■ Dataset excerpt ■
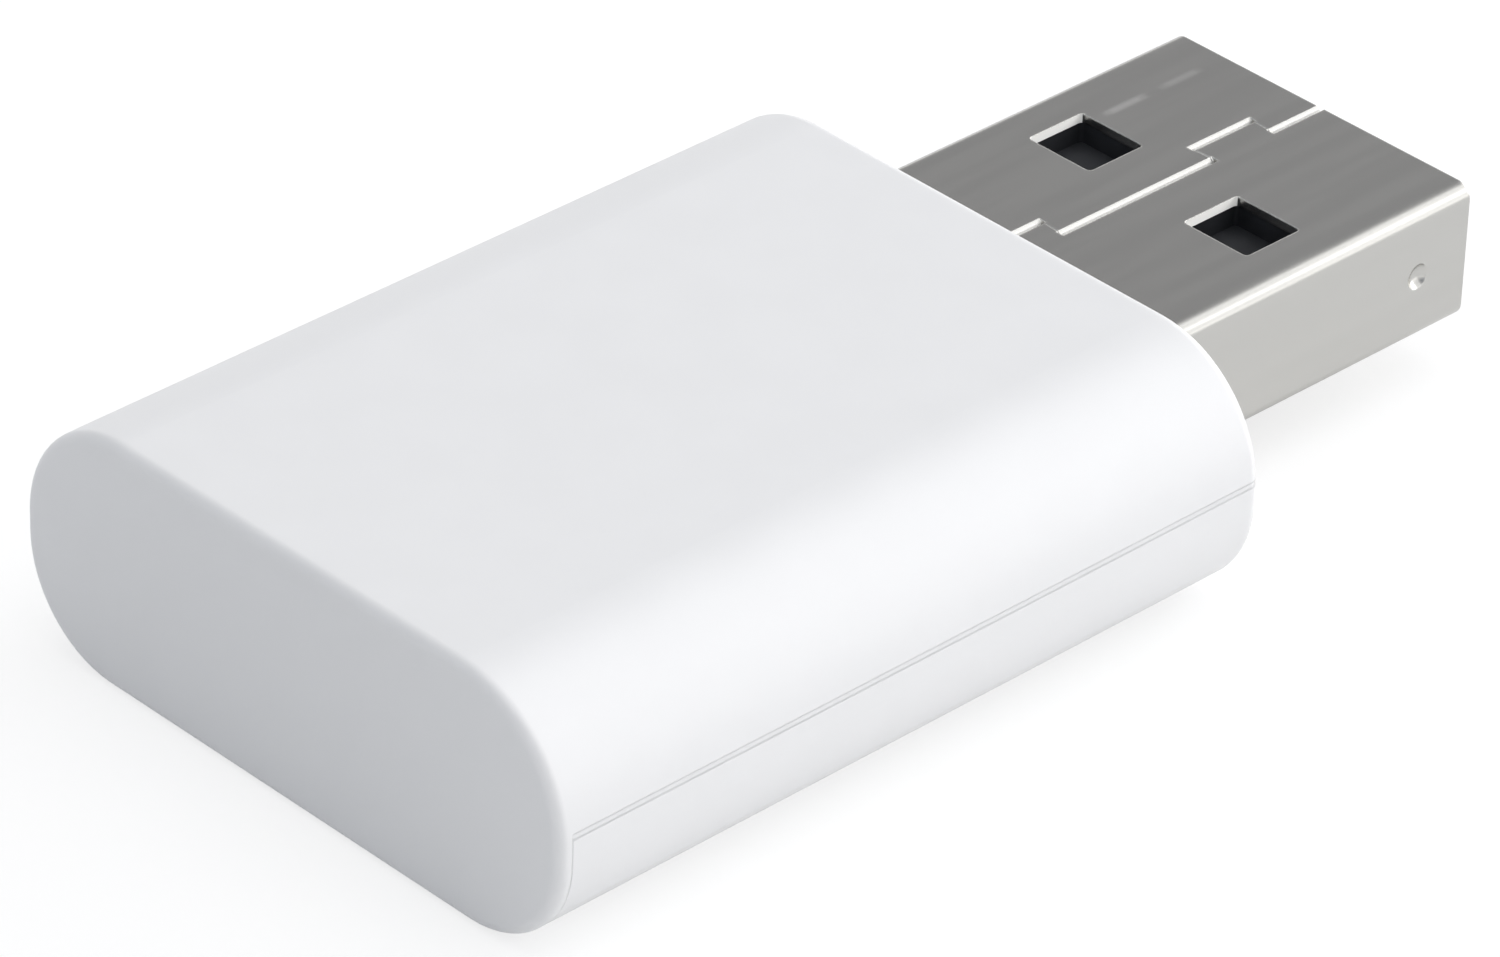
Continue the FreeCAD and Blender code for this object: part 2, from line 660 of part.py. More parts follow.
def circuit_board():
    """The main board, with slots for the plug's legs and holes for the case's pins."""
    board = rounded_plan(
        (BOARD_REAR_X, BOARD_FRONT_X),
        BOARD_WIDTH / 2,
        (BOARD_LOW_Z, BOARD_TOP_Z),
        BOARD_CORNER,
    )
    low, high = BOARD_LOW_Z - OVERRUN, BOARD_TOP_Z + OVERRUN
    cuts = []
    for side in (-1, 1):
        leg_centre = (LEG_X + LEG_WIDTH / 2, side * (PLUG_WIDTH - SHEET) / 2)
        slot = (LEG_WIDTH + 2 * SLOT_CLEARANCE, SHEET + 2 * SLOT_CLEARANCE, high - low)
        cuts.append(centred_box(leg_centre, slot, low))
        hole_radius = PIN_RADIUS + PIN_CLEARANCE
        cuts.append(upright_cylinder(POST_X, side * POST_Y, low, high, hole_radius))
    return board.cut(compound(cuts))


def module_board():
    """The radio module's board, with half-round solder notches along both sides."""
    x_range = (BOARD_REAR_X, MODULE_FRONT_X)
    board = box(x_range, both_sides(MODULE_WIDTH / 2), (BOARD_TOP_Z, MODULE_TOP_Z))
    low, high = BOARD_TOP_Z - OVERRUN, MODULE_TOP_Z + OVERRUN
    notches = []
    for side in (-1, 1):
        for i in range(CASTELLATION_COUNT):
            x = MODULE_FRONT_X - CASTELLATION_FROM_FRONT - i * CASTELLATION_PITCH
            notches.append(
                upright_cylinder(x, side * MODULE_WIDTH / 2, low, high, CASTELLATION_RADIUS)
            )
    return board.cut(compound(notches))


def antenna_trace():
    """The printed copper antenna: a feed stub and a meander across the module's rear strip."""
    near_x = BOARD_REAR_X + ANTENNA_STRIP - ANTENNA_EDGE - ANTENNA_TRACK / 2
    far_x = BOARD_REAR_X + ANTENNA_EDGE
    middle_x = (near_x + far_x) / 2
    y = -ANTENNA_TURNS * ANTENNA_PITCH
    points = [(near_x, y), (far_x, y)]
    for _ in range(ANTENNA_TURNS):
        points += [(far_x, y + ANTENNA_PITCH), (middle_x, y + ANTENNA_PITCH)]
        points += [(middle_x, y + 2 * ANTENNA_PITCH), (far_x, y + 2 * ANTENNA_PITCH)]
        y += 2 * ANTENNA_PITCH
    return strip_in_plan(points, ANTENNA_TRACK, MODULE_TOP_Z, MODULE_TOP_Z + ANTENNA_COPPER)


def can_centre():
    return (MODULE_FRONT_X - CAN_FROM_FRONT - CAN_LENGTH / 2, 0)


def shield_can():
    """The drawn tin can over the radio, open below, with vent holes in its roof."""
    x, y = can_centre()
    outer = centred_box((x, y), (CAN_LENGTH, CAN_WIDTH, CAN_HEIGHT), MODULE_TOP_Z)
    outer = outer.makeFillet(CAN_CORNER, [e for e in outer.Edges if is_upright(e)])
    roof_z = MODULE_TOP_Z + CAN_HEIGHT
    roof_rim = [e for e in outer.Edges if e.BoundBox.ZMin > roof_z - TOUCH]
    outer = outer.makeChamfer(CAN_SHEET / 2, roof_rim)
    hollow_size = (CAN_LENGTH - 2 * CAN_SHEET, CAN_WIDTH - 2 * CAN_SHEET, CAN_HEIGHT)
    hollow = centred_box((x, y), hollow_size, MODULE_TOP_Z - CAN_SHEET)
    hollow = hollow.makeFillet(CAN_CORNER - CAN_SHEET, [e for e in hollow.Edges if is_upright(e)])
    vents = [
        upright_cylinder(
            x + i * CAN_VENT_PITCH, y + j * CAN_VENT_PITCH, MODULE_TOP_Z, roof_z + OVERRUN, CAN_VENT_RADIUS
        )
        for i in (-0.5, 0.5)
        for j in (-0.5, 0.5)
    ]
    return outer.cut(hollow).cut(compound(vents))


def radio_chip():
    """The square radio chip, against the can's +Y end, with its first-pin mark."""
    x, y = can_centre()
    y += (SIDE_STRIP - CHIP_ROOM_Y) / 2
    chip = centred_box((x, y), (CHIP_SIDE, CHIP_SIDE, CHIP_HEIGHT), MODULE_TOP_Z)
    mark = upright_cylinder(
        x + CHIP_SIDE / 2 - CHIP_MARK_FROM_EDGE,
        y + CHIP_SIDE / 2 - CHIP_MARK_FROM_EDGE,
        MODULE_TOP_Z + CHIP_HEIGHT - CHIP_MARK_DEPTH,
        MODULE_TOP_Z + CHIP_HEIGHT + OVERRUN,
        CHIP_MARK_RADIUS,
    )
    return chip.cut(mark)


def side_strip_y():
    """The middle of the strip under the can that the chip leaves free."""
    return can_centre()[1] - CAN_WIDTH / 2 + CAN_SHEET + SIDE_STRIP / 2


def radio_crystal():
    x = can_centre()[0] + CAN_LENGTH / 4
    size = (CRYSTAL_LENGTH, CRYSTAL_WIDTH, CRYSTAL_HEIGHT)
    crystal = centred_box((x, side_strip_y()), size, MODULE_TOP_Z)
    return crystal.makeFillet(CRYSTAL_CORNER, [e for e in crystal.Edges if is_upright(e)])


def decoupling_capacitors():
    """The row of small capacitors beside the crystal, as separate solids."""
    x = can_centre()[0] - CAN_LENGTH / 4
    size = (DECOUPLER_LENGTH, DECOUPLER_WIDTH, DECOUPLER_WIDTH)
    first = side_strip_y() - (DECOUPLER_COUNT - 1) * DECOUPLER_PITCH / 2
    return compound(
        centred_box((x, first + i * DECOUPLER_PITCH), size, MODULE_TOP_Z)
        for i in range(DECOUPLER_COUNT)
    )


def voltage_regulator():
    """The regulator's moulded body, tapered from its middle to its top and bottom."""
    low = BOARD_TOP_Z + REGULATOR_STANDOFF
    high = BOARD_TOP_Z + REGULATOR_HEIGHT
    rings = []
    for z, inset in ((low, REGULATOR_TAPER), ((low + high) / 2, 0), (high, REGULATOR_TAPER)):
        x_half = REGULATOR_LENGTH / 2 - inset
        y_half = REGULATOR_WIDTH / 2 - inset
        corners = [
            vector(COMPONENT_ROW_X + sx * x_half, REGULATOR_Y + sy * y_half, z)
            for sx, sy in ((-1, -1), (1, -1), (1, 1), (-1, 1))
        ]
        rings.append(Part.makePolygon(corners + corners[:1]))
    return Part.makeLoft(rings, True, True)


def regulator_leads():
    """Five gull-wing leads: three on one side of the body and two on the other."""
    body_z = BOARD_TOP_Z + (REGULATOR_STANDOFF + REGULATOR_HEIGHT) / 2
    foot_z = BOARD_TOP_Z + LEAD_THICKNESS / 2
    leads = []
    for side, rows in ((-1, (-1, 0, 1)), (1, (-1, 1))):
        points = [
            (REGULATOR_WIDTH / 2, body_z),
            (REGULATOR_WIDTH / 2 + LEAD_REACH / 3, body_z),
            (REGULATOR_WIDTH / 2 + LEAD_REACH / 2, foot_z),
            (REGULATOR_WIDTH / 2 + LEAD_REACH, foot_z),
        ]
        for row in rows:
            lead = strip_in_side_view(points, LEAD_THICKNESS, 0, LEAD_WIDTH)
            lead.rotate(vector(0, 0, 0), vector(0, 0, 1), side * 90)
            lead.translate(vector(COMPONENT_ROW_X + row * LEAD_PITCH, REGULATOR_Y, 0))
            leads.append(lead)
    return compound(leads)


def chip_part(y, length, width, height):
    """A plain rectangular part on the board's component row, long side along X."""
    return centred_box((COMPONENT_ROW_X, y), (length, width, height), BOARD_TOP_Z)


def storage_capacitor(y):
    part = chip_part(y, CAPACITOR_LENGTH, CAPACITOR_WIDTH, CAPACITOR_HEIGHT)
    return part.makeChamfer(CAPACITOR_EDGE, part.Edges)


def status_led():
    """The light: a flat base with a smaller clear block on it."""
    base = chip_part(LED_Y, SMALL_CHIP_LENGTH, SMALL_CHIP_WIDTH, LED_BASE_HEIGHT)
    lens = chip_part(LED_Y, LED_LENS_LENGTH, SMALL_CHIP_WIDTH, LED_HEIGHT)
    return base.fuse(lens).removeSplitter()


def build():
    nodes = {
        "upper_shell": upper_shell(),
        "lower_shell": lower_shell(),
        "plug_shell": plug_shell(),
        "plug_insulator": plug_insulator(),
        "circuit_board": circuit_board(),
        "module_board": module_board(),
        "antenna_trace": antenna_trace(),
        "shield_can": shield_can(),
        "radio_chip": radio_chip(),
        "radio_crystal": radio_crystal(),
        "decoupling_capacitors": decoupling_capacitors(),
        "voltage_regulator": voltage_regulator(),
        "regulator_leads": regulator_leads(),
        "input_capacitor": storage_capacitor(INPUT_CAPACITOR_Y),
        "output_capacitor": storage_capacitor(OUTPUT_CAPACITOR_Y),
        "led_resistor": chip_part(RESISTOR_Y, SMALL_CHIP_LENGTH, SMALL_CHIP_WIDTH, RESISTOR_HEIGHT),
        "status_led": status_led(),
    }
    for name, y, setback in CONTACT_ROWS:
        nodes[name] = plug_contact(y, setback)
    return nodes


os.makedirs("parts", exist_ok=True)
for node_name, node_shape in build().items():
    node_shape.exportStep(os.path.join("parts", node_name + ".step"))
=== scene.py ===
import math

import bmesh
import bpy
from bpy.props import FloatProperty, FloatVectorProperty, PointerProperty
from mathutils import Matrix, Vector


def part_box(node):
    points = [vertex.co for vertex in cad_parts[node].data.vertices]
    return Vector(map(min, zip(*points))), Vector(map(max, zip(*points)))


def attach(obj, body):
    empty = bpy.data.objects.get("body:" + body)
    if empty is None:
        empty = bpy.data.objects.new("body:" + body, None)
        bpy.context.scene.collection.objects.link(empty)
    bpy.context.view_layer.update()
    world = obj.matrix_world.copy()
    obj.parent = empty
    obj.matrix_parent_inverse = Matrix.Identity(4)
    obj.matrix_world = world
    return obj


bl_info = {
    "name": "Signal Repeater Finish",
    "version": (1, 0, 0),
    "blender": (4, 5, 0),
    "location": "View3D > Sidebar > Repeater",
    "description": "Finishes, solder joints and studio for a plug-in signal repeater",
    "category": "Object",
}

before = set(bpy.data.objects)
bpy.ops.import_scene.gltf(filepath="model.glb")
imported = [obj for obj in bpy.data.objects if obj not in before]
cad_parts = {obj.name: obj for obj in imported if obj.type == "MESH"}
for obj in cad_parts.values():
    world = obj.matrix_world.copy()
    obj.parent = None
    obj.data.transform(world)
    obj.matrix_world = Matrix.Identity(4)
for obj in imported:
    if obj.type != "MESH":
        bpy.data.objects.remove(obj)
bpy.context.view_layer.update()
MM = 0.001

CONTACTS = ("ground_contact", "data_plus_contact", "data_minus_contact", "supply_contact")
END_SOLDERED = ("input_capacitor", "output_capacitor", "led_resistor", "status_led")


# ---------------------------------------------------------------- settings


def colour(label, text, value):
    return FloatVectorProperty(
        name=label, description=text, subtype="COLOR", size=3, min=0.0, max=1.0, default=value
    )


def share(label, text, value):
    return FloatProperty(
        name=label, description=text, subtype="FACTOR", min=0.0, max=1.0, default=value
    )


def length(label, text, value_mm):
    return FloatProperty(
        name=label, description=text, unit="LENGTH", min=0.0, precision=6, default=value_mm * MM
    )


def angle(label, text, degrees):
    return FloatProperty(
        name=label, description=text, subtype="ANGLE", default=math.radians(degrees)
    )


def level(label, text, value):
    return FloatProperty(name=label, description=text, min=0.0, default=value)


class CaseSettings(bpy.types.PropertyGroup):
    white: colour("White", "Colour of the moulded case", (0.80, 0.797, 0.80))
    roughness: share("Roughness", "How satin the moulded skin is", 0.36)
    grain: length("Grain", "Width of one grain of the mould's eroded texture", 0.11)
    grain_depth: length("Grain depth", "Height of the grain", 0.0012)
    edge_radius: length("Edge radius", "How softly the moulded edges turn", 0.1)
    sink: length("Sink depth", "Height of the broad waves that moulding leaves", 0.006)


class PlugSettings(bpy.types.PropertyGroup):
    steel: colour("Steel", "Colour of the nickel-plated sheet", (0.55, 0.542, 0.518))
    # The same pale colour also paints the reflection streaks on the plug's top
    sheared_and_glint: colour("Sheared edge", "Colour of the sheet's cut edges", (0.96, 0.945, 0.91))
    roughness: share("Roughness", "How blurred the sheet's reflections are", 0.24)
    line_width: length("Line width", "Width of one rolling line", 0.05)
    line_depth: length("Line depth", "Height of the rolling lines", 0.0001)
    edge_radius: length("Edge radius", "How far the wear reaches over an edge", 0.09)
    gold: colour("Gold", "Colour of the contacts' plating", (0.83, 0.60, 0.27))
    black: colour("Black", "Colour of the insulator", (0.017, 0.018, 0.021))


class BoardSettings(bpy.types.PropertyGroup):
    green: colour("Main mask", "Solder mask of the main board", (0.012, 0.115, 0.045))
    blue: colour("Module mask", "Solder mask of the radio module", (0.010, 0.035, 0.11))
    laminate: colour("Laminate", "Glass laminate at the boards' edges", (0.46, 0.42, 0.27))
    copper: colour("Copper", "Bare copper of the antenna", (0.72, 0.43, 0.27))
    tin: colour("Tin", "Tinned pads, sheet and solder", (0.70, 0.70, 0.685))
    resin: colour("Resin", "Black resin of the chips", (0.028, 0.028, 0.031))
    ceramic: colour("Ceramic", "Fired body of the capacitors", (0.42, 0.29, 0.17))
    lens: colour("Lens", "Resin over the light", (0.80, 0.72, 0.38))
    track: length("Track", "Width of a printed track", 0.22)
    track_pitch: length("Track pitch", "Distance between printed tracks", 0.52)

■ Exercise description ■
Please print the material above exactly as it appears, from its first line through the line containing "return board.cut(compound(notches))", inclusive, and stop there.

■ Task answer ■
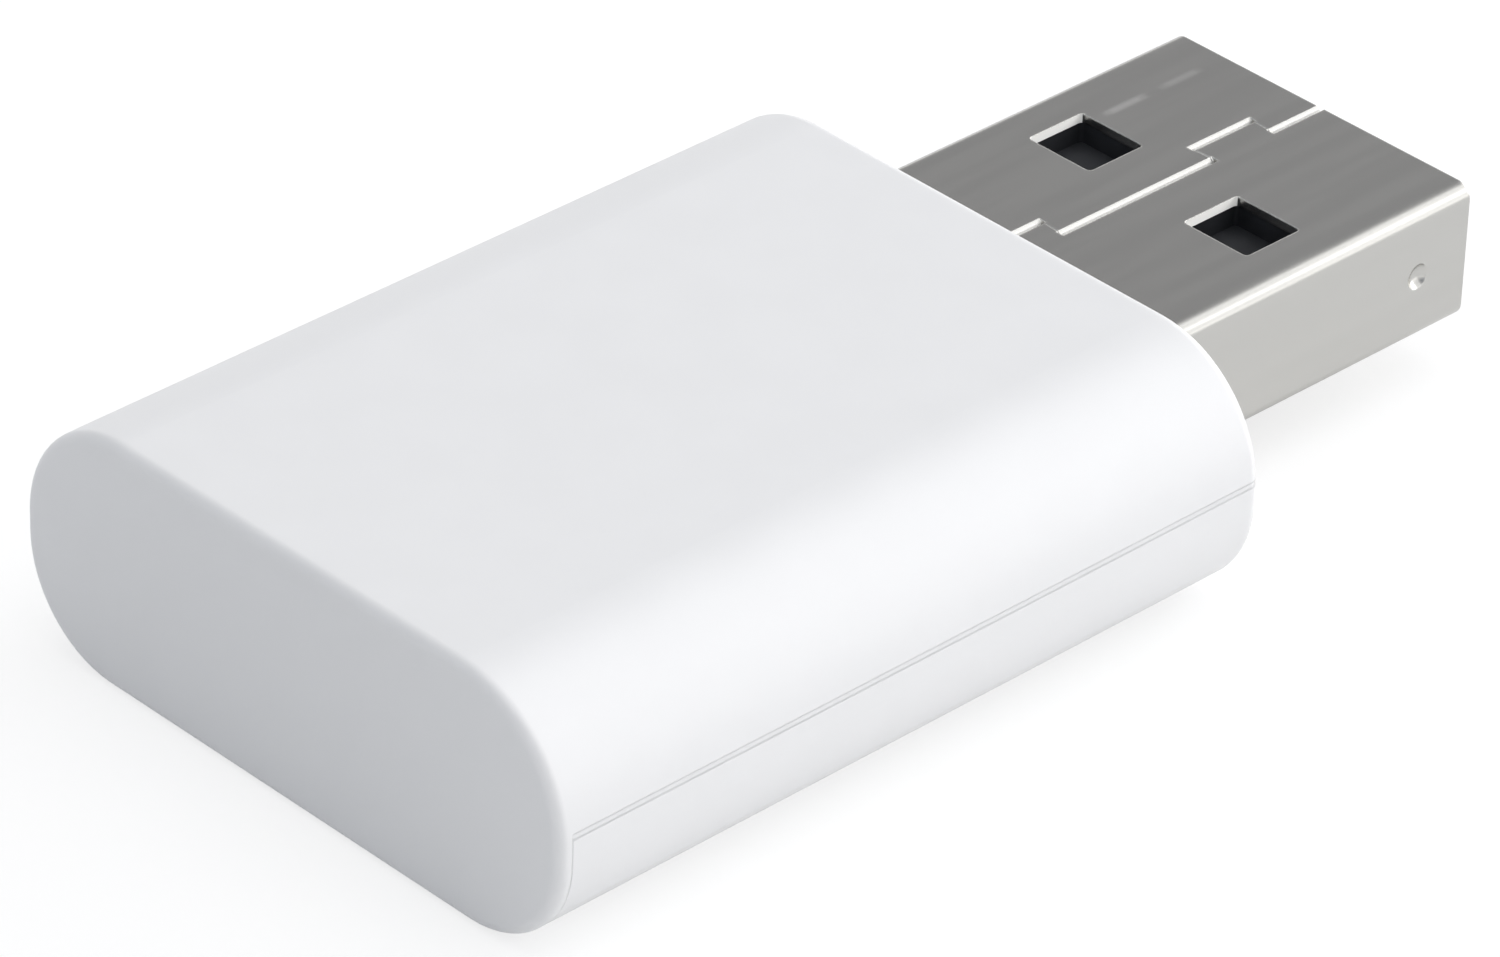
Continue the FreeCAD and Blender code for this object: part 2, from line 660 of part.py. More parts follow.
def circuit_board():
    """The main board, with slots for the plug's legs and holes for the case's pins."""
    board = rounded_plan(
        (BOARD_REAR_X, BOARD_FRONT_X),
        BOARD_WIDTH / 2,
        (BOARD_LOW_Z, BOARD_TOP_Z),
        BOARD_CORNER,
    )
    low, high = BOARD_LOW_Z - OVERRUN, BOARD_TOP_Z + OVERRUN
    cuts = []
    for side in (-1, 1):
        leg_centre = (LEG_X + LEG_WIDTH / 2, side * (PLUG_WIDTH - SHEET) / 2)
        slot = (LEG_WIDTH + 2 * SLOT_CLEARANCE, SHEET + 2 * SLOT_CLEARANCE, high - low)
        cuts.append(centred_box(leg_centre, slot, low))
        hole_radius = PIN_RADIUS + PIN_CLEARANCE
        cuts.append(upright_cylinder(POST_X, side * POST_Y, low, high, hole_radius))
    return board.cut(compound(cuts))


def module_board():
    """The radio module's board, with half-round solder notches along both sides."""
    x_range = (BOARD_REAR_X, MODULE_FRONT_X)
    board = box(x_range, both_sides(MODULE_WIDTH / 2), (BOARD_TOP_Z, MODULE_TOP_Z))
    low, high = BOARD_TOP_Z - OVERRUN, MODULE_TOP_Z + OVERRUN
    notches = []
    for side in (-1, 1):
        for i in range(CASTELLATION_COUNT):
            x = MODULE_FRONT_X - CASTELLATION_FROM_FRONT - i * CASTELLATION_PITCH
            notches.append(
                upright_cylinder(x, side * MODULE_WIDTH / 2, low, high, CASTELLATION_RADIUS)
            )
    return board.cut(compound(notches))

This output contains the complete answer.